When people work on appearing more authentic what they often actually do is become less authentic. Because what they do is to treat the symptoms rather than the cause. For example, they try to work on their body language, their voice, their words to appear more authentic rather than to become more authentic.
What I often observe is that people adapt behaviours that are not theirs. Behaviours that someone told them to use. However, instead of feeling more comfortable on stage, this leads them to feel more stressed because now, there’s so much more to concentrate on: what to do with their hands, how to look at the audience, how to walk the stage, how to pause in between sentences and so much more. Thus, they appear even less authentic.
When you work on becoming authentic rather than appearing authentic, the cause is often quite different. It’s not the body language or the wording you use, but the posture. For example, people become inauthentic when they speak about things they don’t really believe in or use words they don’t really believe in. Unless you’re a professional actor, your body will show signs of uncertainty when you don’t believe in the things you say. That’s what audiences perceive as inauthentic.
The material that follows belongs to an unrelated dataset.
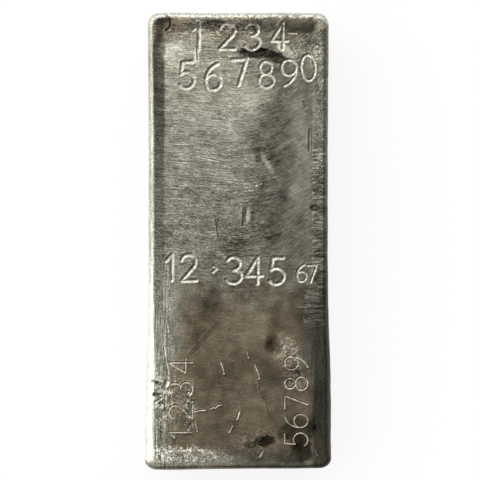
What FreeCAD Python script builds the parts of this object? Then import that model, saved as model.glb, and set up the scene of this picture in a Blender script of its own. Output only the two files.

The most effective way to become more authentic is to work on what you say. Speak about things you actually care about. Use the words you actually believe in. Work hard to empathise with your audience so that you are confident that what you have to say actually does change things for the better. And, most importantly, care for your audience.
And then, when you say the things you believe in, using words you believe in, observe closely what your body wants to do – and reinforce that. Get rid of what others tell you to do with your body, voice, and words but find the words that are true to yourself and your cause.